§ REQUEST
Begin at the line that contains "hide = bpy.data.objects.new(NODE_NAME, mesh)", stop after the line that contains "if empty is", and reproduce only that span, unaltered.

═══ PROVIDED MATERIAL

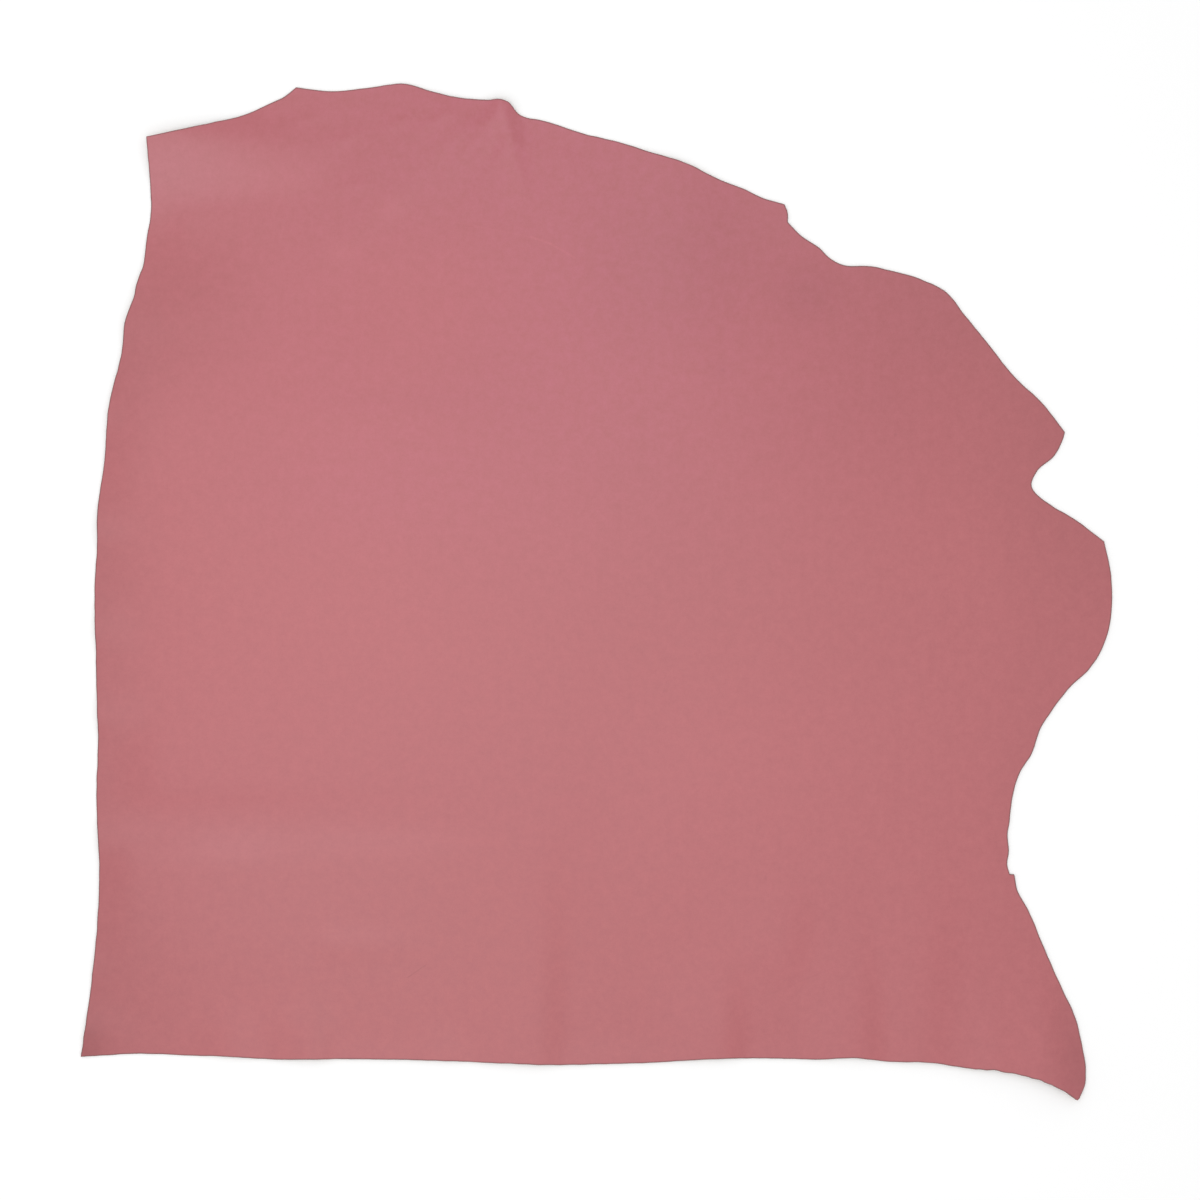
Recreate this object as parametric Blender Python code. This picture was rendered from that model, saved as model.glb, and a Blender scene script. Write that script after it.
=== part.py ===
"""Quarter cowhide, dyed pink and finished smooth, lying flat with its grain side up.

Frame: metres, +Z up, +X from the backbone cut towards the belly, +Y from the cross cut
towards the neck.  The origin is under the middle of the hide's bounding box, on the
surface that the hide lies on.

The hide is one sheet.  Its outline is a ring of smooth stretches that meet at sharp
corners.  Its underside rests on the surface, except where soft folds and ripples lift it.
"""

import math
from collections import namedtuple

import bmesh
import bpy
from mathutils import Vector
from mathutils.geometry import delaunay_2d_cdt, interpolate_bezier
from mathutils.kdtree import KDTree

# Driving dimensions, in metres
HIDE_WIDTH = 1.134
HIDE_LENGTH = 1.117
THICKNESS = 0.0014

# Fineness of the mesh.  Steps and gaps are in metres, and the strides are in lattice steps.
OUTLINE_STEP = 0.012
LATTICE_STEP = 0.006
LATTICE_STRIDES = (8, 4, 2, 1)
STEPS_PER_FOLD_SIDE = 2.7
EDGE_GAP = 0.009
SAME_POINT = 1e-6

# Reach of a smooth curve's handles, as a share of the distance between its rows
HANDLE_SHARE = 1 / 3

# Finish
NODE_NAME = "hide"
LEATHER_COLOUR = (0.500, 0.180, 0.196, 1.0)
LEATHER_ROUGHNESS = 0.55

MM = 0.001

# The outline, clockwise from the neck corner of the backbone cut, in millimetres from the
# left and lower sides of the hide's bounding box.  Each stretch is a smooth curve through
# its rows (x_mm, y_mm); it ends in a sharp corner where the next one starts.
Stretch = namedtuple("Stretch", "name rows")

OUTLINE = (
    Stretch("neck flap", (
        (73.2, 1057.6), (146.0, 1073.6), (175.8, 1080.9), (208.5, 1095.2), (225.0, 1103.3),
        (236.8, 1112.7),
    )),
    Stretch("neck", (
        (236.8, 1112.7), (276.1, 1108.6), (318.1, 1112.6), (358.5, 1116.6), (383.8, 1108.8),
        (414.0, 1101.8), (447.7, 1098.9), (464.6, 1098.3), (470.4, 1095.8), (474.6, 1091.0),
        (480.7, 1084.1), (490.6, 1079.5), (503.6, 1077.2), (552.2, 1062.2), (592.1, 1052.5),
        (628.1, 1041.0), (665.5, 1029.4), (703.7, 1010.7), (727.1, 1001.9), (748.6, 991.7),
        (773.9, 984.2),
    )),
    Stretch("neck nick", (
        (773.9, 984.2), (777.0, 976.8), (777.6, 964.7),
    )),
    Stretch("shoulder", (
        (777.6, 964.7), (792.6, 949.1), (812.1, 936.5), (822.1, 926.3), (836.0, 918.3),
        (868.9, 916.0), (895.4, 910.2), (927.0, 900.6), (952.2, 887.2), (969.9, 865.2),
        (995.2, 834.1), (1028.0, 793.2), (1058.3, 764.6), (1082.3, 733.7),
    )),
    Stretch("armpit", (
        (1082.3, 733.7), (1079.1, 722.7), (1070.3, 707.3), (1051.2, 690.0), (1045.8, 673.4),
        (1049.1, 668.0), (1065.9, 654.3), (1093.4, 637.6), (1125.4, 613.5),
    )),
    Stretch("shank and flank", (
        (1125.4, 613.5), (1132.1, 582.8), (1134.2, 548.9), (1127.9, 507.1), (1120.9, 491.0),
        (1108.1, 472.1), (1091.4, 456.8), (1071.4, 432.3), (1056.3, 409.6), (1044.5, 377.6),
        (1034.7, 362.9), (1024.2, 330.4), (1021.8, 309.0), (1019.2, 287.7), (1020.8, 273.9),
        (1018.8, 258.5), (1021.6, 247.7),
    )),
    Stretch("flank step", (
        (1021.6, 247.7), (1026.5, 247.4),
    )),
    Stretch("belly and tip", (
        (1026.5, 247.4), (1029.8, 230.6), (1041.7, 209.0), (1054.4, 178.5), (1081.7, 116.4),
        (1092.2, 94.4), (1101.0, 60.0), (1105.2, 31.4), (1103.4, 14.6), (1098.6, 5.0),
        (1094.8, 0.0), (1090.8, 2.4), (1082.2, 9.1),
    )),
    Stretch("cross cut", (
        (1082.2, 9.1), (1062.6, 18.4), (1019.3, 30.2), (975.7, 34.5), (932.4, 40.7),
        (887.5, 41.6), (853.6, 45.6), (807.4, 43.9), (777.0, 44.8), (704.8, 45.0),
        (616.4, 40.0), (566.5, 38.8), (526.4, 38.0), (466.7, 40.0), (390.4, 42.8),
        (256.0, 44.4), (217.6, 44.0), (152.9, 47.6), (124.2, 48.2), (66.7, 50.2),
        (0.0, 47.0),
    )),
    Stretch("backbone cut", (
        (0.0, 47.0), (6.4, 89.9), (13.6, 146.0), (19.6, 218.9), (20.4, 258.9),
        (18.0, 306.9), (17.1, 326.4), (19.0, 405.9), (16.7, 467.5), (16.4, 497.0),
        (15.1, 566.5), (18.2, 614.9), (18.7, 650.9), (25.7, 698.8), (31.4, 764.5),
        (44.8, 820.1), (50.5, 860.6), (57.5, 878.4), (62.5, 899.8), (68.4, 915.6),
        (72.6, 948.2), (76.9, 974.5), (76.5, 999.8), (73.2, 1057.6),
    )),
)

# Soft folds and ripples, in millimetres in the outline's frame.  Each one is highest at
# its first end and dies away at its second.  left and right are the widths of its two
# sides, seen from the first end.  A fold starts FOLD_LEAD before its first end.
FOLD_LEAD = 60
Fold = namedtuple("Fold", "name x0 y0 x1 y1 rise left right")

FOLDS = (
    Fold("neck corner", 60, 1064, 320, 1036, 8.5, 44, 68),
    Fold("neck shelf", 40, 857, 250, 870, 4.0, 115, 45),
    Fold("backbone 1", 10, 752, 100, 750, 3.5, 40, 40),
    Fold("backbone 2", 6, 628, 84, 630, 4.5, 44, 36),
    Fold("backbone 3", 2, 516, 76, 516, 3.5, 44, 36),
    Fold("backbone 4", 4, 424, 90, 422, 3.8, 40, 38),
    Fold("backbone 5", 4, 290, 96, 288, 3.5, 34, 46),
    Fold("backbone 6", 0, 148, 80, 150, 1.6, 34, 40),
    Fold("backbone corner", -10, 74, 70, 84, 2.5, 36, 34),
    Fold("valley top", 90, 348, 520, 352, 2.4, 110, 36),
    Fold("valley foot", 62, 262, 560, 260, 5.0, 38, 190),
    Fold("cross 1", 169, 28, 172, 126, 3.2, 56, 34),
    Fold("cross 2", 256, 24, 260, 130, 4.8, 70, 34),
    Fold("cross 3", 405, 28, 407, 96, 2.6, 60, 32),
    Fold("cross 4", 498, 20, 502, 430, 4.2, 110, 44),
    Fold("cross 5", 703, 28, 706, 190, 3.8, 90, 36),
    Fold("cross 6", 772, 170, 776, 262, 1.6, 80, 38),
    Fold("cross 7", 859, 25, 852, 210, 3.2, 80, 32),
    Fold("cross 8", 930, 20, 930, 300, 2.8, 74, 42),
    Fold("cross 9", 1008, 10, 1000, 170, 2.5, 40, 36),
    Fold("tip roll", 1084, 0, 1034, 172, 8.5, 200, 30),
    Fold("cross cut curl", 200, 36, 1600, 36, 1.6, 34, 60),
    Fold("pucker right", 464, 1102, 490, 968, 4.6, 16, 30),
    Fold("pucker left", 470, 1098, 356, 968, 3.2, 26, 18),
    Fold("neck drape", 416, 1058, 252, 905, 1.9, 22, 110),
    Fold("old fold across", 60, 744, 1040, 746, 3.2, 170, 240),
    Fold("old fold along", 503, 240, 520, 735, 1.2, 120, 80),
    Fold("shoulder drape", 656, 1040, 664, 760, 2.0, 80, 70),
)


def clear_objects():
    """Remove every object that is in the file."""
    for item in list(bpy.data.objects):
        bpy.data.objects.remove(item, do_unlink=True)


def tangent(before, here, after):
    """Direction of a smooth curve at a row, pulled towards its nearer neighbour."""
    back = here - before
    ahead = after - here
    return (back.normalized() * ahead.length + ahead.normalized() * back.length).normalized()


def smooth_stretch(rows, step):
    """Points along one smooth stretch, without its last one."""
    knots = [Vector(row) * MM for row in rows]
    directions = [(knots[1] - knots[0]).normalized()]
    for before, here, after in zip(knots, knots[1:], knots[2:]):
        directions.append(tangent(before, here, after))
    directions.append((knots[-1] - knots[-2]).normalized())
    points = []
    for index in range(len(knots) - 1):
        start, end = knots[index], knots[index + 1]
        reach = (end - start).length * HANDLE_SHARE
        parts = max(1, math.ceil((end - start).length / step))
        curve = interpolate_bezier(
            start,
            start + directions[index] * reach,
            end - directions[index + 1] * reach,
            end,
            parts + 1,
        )
        points.extend(Vector(point[:2]) for point in curve[:-1])
    return points


def outline_points(step):
    """The whole outline as a closed ring of points, at the hide's driving size."""
    ring = []
    for stretch in OUTLINE:
        ring.extend(smooth_stretch(stretch.rows, step))
    width = max(point.x for point in ring) - min(point.x for point in ring)
    length = max(point.y for point in ring) - min(point.y for point in ring)
    stretch_x = HIDE_WIDTH / width
    stretch_y = HIDE_LENGTH / length
    return [Vector((point.x * stretch_x, point.y * stretch_y)) for point in ring]


def ease(value):
    """0 to 1 with level ends, as value goes from 0 to 1."""
    value = min(max(value, 0.0), 1.0)
    return value * value * (3 - 2 * value)


def fold_height(fold, point):
    """How far one fold lifts the sheet at a point, in metres."""
    start = Vector((fold.x0, fold.y0)) * MM
    run = Vector((fold.x1, fold.y1)) * MM - start
    offset = point - start
    along = offset.dot(run) / run.length_squared
    across = (run.x * offset.y - run.y * offset.x) / run.length
    side = (fold.left if across > 0 else fold.right) * MM
    if along >= 1 or abs(across) >= side:
        return 0.0
    profile = 0.5 + 0.5 * math.cos(math.pi * across / side)
    before = ease(1 + along * run.length / (FOLD_LEAD * MM))
    return fold.rise * MM * profile * ease(1 - along) * before


def lift(point):
    """Height of the underside at a point, where folds that meet run into each other."""
    return math.hypot(*(fold_height(fold, point) for fold in FOLDS))


def wanted_step(point):
    """Point spacing that the folds over a point need, or infinity on the flat."""
    sides = [
        min(fold.left, fold.right) * MM
        for fold in FOLDS
        if fold_height(fold, point) > 0
    ]
    return min(sides) / STEPS_PER_FOLD_SIDE if sides else math.inf


def lattice_points(ring):
    """Staggered points clear of the outline, closer together where folds need them."""
    edge = KDTree(len(ring))
    for index, point in enumerate(ring):
        edge.insert(point.to_3d(), index)
    edge.balance()
    points = []
    for row in range(math.ceil(HIDE_LENGTH / LATTICE_STEP)):
        for column in range(math.ceil(HIDE_WIDTH / LATTICE_STEP)):
            stride = next(s for s in LATTICE_STRIDES if row % s == 0 and column % s == 0)
            stagger = 0.5 * stride * (row // stride % 2)
            point = Vector(((column + stagger) * LATTICE_STEP, row * LATTICE_STEP))
            needed = stride == LATTICE_STRIDES[0] or wanted_step(point) <= stride * LATTICE_STEP
            if needed and edge.find(point.to_3d())[2] > EDGE_GAP:
                points.append(point)
    return points


def sheet_mesh():
    """The underside of the hide, as a mesh of triangles lifted by its folds."""
    ring = outline_points(OUTLINE_STEP)
    edges = [(index, (index + 1) % len(ring)) for index in range(len(ring))]
    faces_inside_edges = 1
    vertices, _, faces, _, _, _ = delaunay_2d_cdt(
        ring + lattice_points(ring), edges, [], faces_inside_edges, SAME_POINT
    )
    centre = Vector((HIDE_WIDTH, HIDE_LENGTH)) / 2
    mesh = bpy.data.meshes.new(NODE_NAME)
    mesh.from_pydata([(*(point - centre), lift(point)) for point in vertices], [], faces)
    work = bmesh.new()
    work.from_mesh(mesh)
    loose = [vertex for vertex in work.verts if not vertex.link_faces]
    bmesh.ops.delete(work, geom=loose, context="VERTS")
    downward = [face for face in work.faces if face.normal.z < 0]
    bmesh.ops.reverse_faces(work, faces=downward)
    work.to_mesh(mesh)
    work.free()
    return mesh


def leather():
    """Pink dyed leather with a satin finish."""
    material = bpy.data.materials.new("leather")
    material.use_nodes = True
    shader = material.node_tree.nodes["Principled BSDF"]
    shader.inputs["Base Color"].default_value = LEATHER_COLOUR
    shader.inputs["Roughness"].default_value = LEATHER_ROUGHNESS
    shader.inputs["Metallic"].default_value = 0.0
    return material


def make_hide():
    """The hide as one solid sheet."""
    mesh = sheet_mesh()
    hide = bpy.data.objects.new(NODE_NAME, mesh)
    bpy.context.collection.objects.link(hide)
    mesh.materials.append(leather())
    solidify = hide.modifiers.new("thickness", "SOLIDIFY")
    solidify.thickness = THICKNESS
    solidify.offset = 1.0
    mesh.shade_smooth()
    return hide


clear_objects()
make_hide()
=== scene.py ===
"""Looks of a quarter cowhide that lies flat with its dyed grain side up.

Frame: metres, +Z up, +X from the backbone cut towards the belly, +Y from the cross cut
towards the neck.  The hide is one sheet with three finishes: the dyed grain side, the
natural flesh side and the cut edge between them.
"""

import math
from collections import namedtuple

import bmesh
import bpy
import numpy as np
from bpy.props import FloatProperty, FloatVectorProperty, PointerProperty
from bpy.types import Operator, Panel, PropertyGroup
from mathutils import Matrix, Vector, noise
from mathutils.geometry import delaunay_2d_cdt, interpolate_bezier
from mathutils.kdtree import KDTree


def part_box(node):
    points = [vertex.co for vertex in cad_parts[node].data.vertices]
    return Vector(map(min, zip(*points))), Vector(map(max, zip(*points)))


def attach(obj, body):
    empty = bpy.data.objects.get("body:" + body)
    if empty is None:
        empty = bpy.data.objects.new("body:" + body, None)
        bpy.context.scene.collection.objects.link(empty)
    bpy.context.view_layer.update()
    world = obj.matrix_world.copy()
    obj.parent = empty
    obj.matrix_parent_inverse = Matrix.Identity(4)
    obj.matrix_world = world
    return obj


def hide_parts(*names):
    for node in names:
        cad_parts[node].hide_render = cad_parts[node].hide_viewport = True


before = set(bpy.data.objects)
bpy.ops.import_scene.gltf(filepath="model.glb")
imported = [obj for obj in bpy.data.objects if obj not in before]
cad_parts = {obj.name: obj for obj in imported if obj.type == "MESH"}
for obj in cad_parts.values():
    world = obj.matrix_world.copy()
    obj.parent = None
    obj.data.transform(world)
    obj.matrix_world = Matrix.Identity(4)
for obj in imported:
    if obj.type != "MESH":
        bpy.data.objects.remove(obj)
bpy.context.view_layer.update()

bl_info = {
    "name": "Leather Hide",
    "version": (1, 0, 0),
    "blender": (4, 5, 0),
    "location": "View3D > Sidebar > Leather Hide",
    "description": "A quarter cowhide laid flat, with its finishes and a plain studio",
    "category": "Add Mesh",
}

MM = 0.001

# Names
CAD_NODE = "hide"
PIECE_NAME = "leather_hide"
FLOOR_NAME = "floor"
EDGE_ATTRIBUTE = "near_edge"
# Attributes that carry the drifts: tint, and painted light, painted shade and painted sheen
TINT_AND_PAINTED_LIGHT_ATTRIBUTES = ("pale", "dust", "cool")

# Driving sizes, in metres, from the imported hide
CAD_LOW, CAD_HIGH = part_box(CAD_NODE)
HIDE_WIDTH = CAD_HIGH.x - CAD_LOW.x
HIDE_LENGTH = CAD_HIGH.y - CAD_LOW.y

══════

§ COMPLETE OUTPUT
    hide = bpy.data.objects.new(NODE_NAME, mesh)
    bpy.context.collection.objects.link(hide)
    mesh.materials.append(leather())
    solidify = hide.modifiers.new("thickness", "SOLIDIFY")
    solidify.thickness = THICKNESS
    solidify.offset = 1.0
    mesh.shade_smooth()
    return hide


clear_objects()
make_hide()
=== scene.py ===
"""Looks of a quarter cowhide that lies flat with its dyed grain side up.

Frame: metres, +Z up, +X from the backbone cut towards the belly, +Y from the cross cut
towards the neck.  The hide is one sheet with three finishes: the dyed grain side, the
natural flesh side and the cut edge between them.
"""

import math
from collections import namedtuple

import bmesh
import bpy
import numpy as np
from bpy.props import FloatProperty, FloatVectorProperty, PointerProperty
from bpy.types import Operator, Panel, PropertyGroup
from mathutils import Matrix, Vector, noise
from mathutils.geometry import delaunay_2d_cdt, interpolate_bezier
from mathutils.kdtree import KDTree


def part_box(node):
    points = [vertex.co for vertex in cad_parts[node].data.vertices]
    return Vector(map(min, zip(*points))), Vector(map(max, zip(*points)))


def attach(obj, body):
    empty = bpy.data.objects.get("body:" + body)
    if empty is None:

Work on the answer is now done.